The Shiny Server docker container presents ports to the host (MS Azure) instance. The host machine's Apache web server must then be configured with ProxyPass and Rewrite instructions so that the Shiny Server appears at a unique URL rather than a unique server port. For details see:
https://support.rstudio.com/hc/en-us/articles/213733868-Running-Shiny-Server-with-a-Proxy
Within the Shiny application, interfaces are defined by the User Interface
specification defined in https://github.com/MazamaScience/AirSensorDataViewer/blob/master/R/app_ui.R
.
API's to flat file data products are defined by the following naming schemes:
- pas --
pas/<YYYY>/pas_<YYYYmmdd>.rda
- pat --
pat/<YYYY>/<mm>/pat_<uniqueID>_<YYYYmm>.rda
- airsensor --
airsensor/<YYYY>/airsensor_scaqmd_<YYYYmm>.rda
- video --
videos/<YYYY>/<mm>/<community>_<YYYYmmdd>.mp4
Security issues with this system of interactive components are very minimal.

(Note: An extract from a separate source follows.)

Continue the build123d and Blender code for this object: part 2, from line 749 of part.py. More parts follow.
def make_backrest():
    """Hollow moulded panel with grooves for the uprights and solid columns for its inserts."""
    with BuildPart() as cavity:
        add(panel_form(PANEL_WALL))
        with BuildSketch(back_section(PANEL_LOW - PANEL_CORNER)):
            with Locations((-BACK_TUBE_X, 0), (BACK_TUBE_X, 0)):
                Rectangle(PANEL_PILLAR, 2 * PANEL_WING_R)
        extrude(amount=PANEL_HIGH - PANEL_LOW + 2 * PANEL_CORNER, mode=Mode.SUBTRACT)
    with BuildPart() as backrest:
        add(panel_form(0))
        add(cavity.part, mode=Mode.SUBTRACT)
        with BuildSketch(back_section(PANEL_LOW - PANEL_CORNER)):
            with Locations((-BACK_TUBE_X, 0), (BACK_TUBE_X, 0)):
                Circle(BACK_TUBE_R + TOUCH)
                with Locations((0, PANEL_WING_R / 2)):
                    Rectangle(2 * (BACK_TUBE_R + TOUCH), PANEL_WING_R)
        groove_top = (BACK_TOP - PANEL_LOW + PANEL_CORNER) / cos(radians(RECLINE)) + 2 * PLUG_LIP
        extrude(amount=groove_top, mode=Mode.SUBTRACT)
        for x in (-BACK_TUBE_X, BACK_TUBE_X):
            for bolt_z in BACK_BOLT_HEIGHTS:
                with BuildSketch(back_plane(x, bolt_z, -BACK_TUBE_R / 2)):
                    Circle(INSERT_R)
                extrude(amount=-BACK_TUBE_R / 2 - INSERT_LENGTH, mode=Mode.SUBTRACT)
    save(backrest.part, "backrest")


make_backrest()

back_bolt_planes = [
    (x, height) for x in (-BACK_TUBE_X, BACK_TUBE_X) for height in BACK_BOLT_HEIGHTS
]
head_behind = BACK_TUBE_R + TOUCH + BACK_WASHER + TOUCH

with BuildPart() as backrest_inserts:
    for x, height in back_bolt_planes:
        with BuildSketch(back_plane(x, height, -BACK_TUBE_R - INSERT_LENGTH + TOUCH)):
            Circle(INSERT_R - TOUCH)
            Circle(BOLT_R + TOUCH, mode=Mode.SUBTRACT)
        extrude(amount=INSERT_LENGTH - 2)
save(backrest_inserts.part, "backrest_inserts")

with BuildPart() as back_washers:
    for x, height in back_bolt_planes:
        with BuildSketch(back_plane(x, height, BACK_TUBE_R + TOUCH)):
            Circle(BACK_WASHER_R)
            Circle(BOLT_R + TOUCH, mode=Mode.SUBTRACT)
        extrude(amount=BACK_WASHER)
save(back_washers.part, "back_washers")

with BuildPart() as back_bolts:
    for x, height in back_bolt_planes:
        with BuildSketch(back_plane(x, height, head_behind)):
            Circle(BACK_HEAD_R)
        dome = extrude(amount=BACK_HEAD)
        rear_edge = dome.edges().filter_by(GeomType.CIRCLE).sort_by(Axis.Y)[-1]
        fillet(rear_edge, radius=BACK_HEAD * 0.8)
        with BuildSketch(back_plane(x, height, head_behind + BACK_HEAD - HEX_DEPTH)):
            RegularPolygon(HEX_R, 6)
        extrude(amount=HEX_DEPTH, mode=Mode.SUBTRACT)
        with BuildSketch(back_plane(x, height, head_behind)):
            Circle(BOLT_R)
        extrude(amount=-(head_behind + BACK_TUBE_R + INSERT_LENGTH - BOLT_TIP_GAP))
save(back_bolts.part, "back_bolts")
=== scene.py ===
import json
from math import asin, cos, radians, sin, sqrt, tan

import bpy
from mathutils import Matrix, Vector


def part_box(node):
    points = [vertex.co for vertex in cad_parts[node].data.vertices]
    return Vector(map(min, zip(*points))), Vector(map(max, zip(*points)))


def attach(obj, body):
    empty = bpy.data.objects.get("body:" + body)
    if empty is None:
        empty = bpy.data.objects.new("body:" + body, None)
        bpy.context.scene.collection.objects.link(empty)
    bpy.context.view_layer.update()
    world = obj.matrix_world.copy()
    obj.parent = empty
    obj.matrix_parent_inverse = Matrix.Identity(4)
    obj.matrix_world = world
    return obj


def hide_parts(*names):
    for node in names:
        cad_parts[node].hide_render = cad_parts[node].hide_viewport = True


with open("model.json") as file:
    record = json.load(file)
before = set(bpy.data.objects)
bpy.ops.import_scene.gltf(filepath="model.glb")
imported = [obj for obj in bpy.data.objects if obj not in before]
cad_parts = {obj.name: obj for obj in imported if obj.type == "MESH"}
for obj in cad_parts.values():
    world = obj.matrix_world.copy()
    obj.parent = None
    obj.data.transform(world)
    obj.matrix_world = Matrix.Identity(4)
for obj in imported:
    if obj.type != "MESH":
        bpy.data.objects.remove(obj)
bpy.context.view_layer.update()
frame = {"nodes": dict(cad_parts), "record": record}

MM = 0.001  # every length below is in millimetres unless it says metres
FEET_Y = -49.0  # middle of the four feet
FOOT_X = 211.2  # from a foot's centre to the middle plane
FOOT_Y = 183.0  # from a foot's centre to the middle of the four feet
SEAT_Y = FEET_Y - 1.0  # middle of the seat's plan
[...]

Data ingest and processing inside of docker containers on the host machine presents no known security issues.
Standard Apache security settings for read-only files is sufficient for access to data files.
The public-facing Shiny user interface does not require any authentication so the open source version of Shiny Server is appropriate for the task. As deployed, this server lives inside of it's own docker container, thus protecting the host instance from any kind of attack. Docker settings can be used to automatically reboot the shiny server if for some reason it stops responding.
Additionally, because of the "reactive" design of Shiny applications, only changes to widgets defined in the application user interface can cause code to be run on the back end.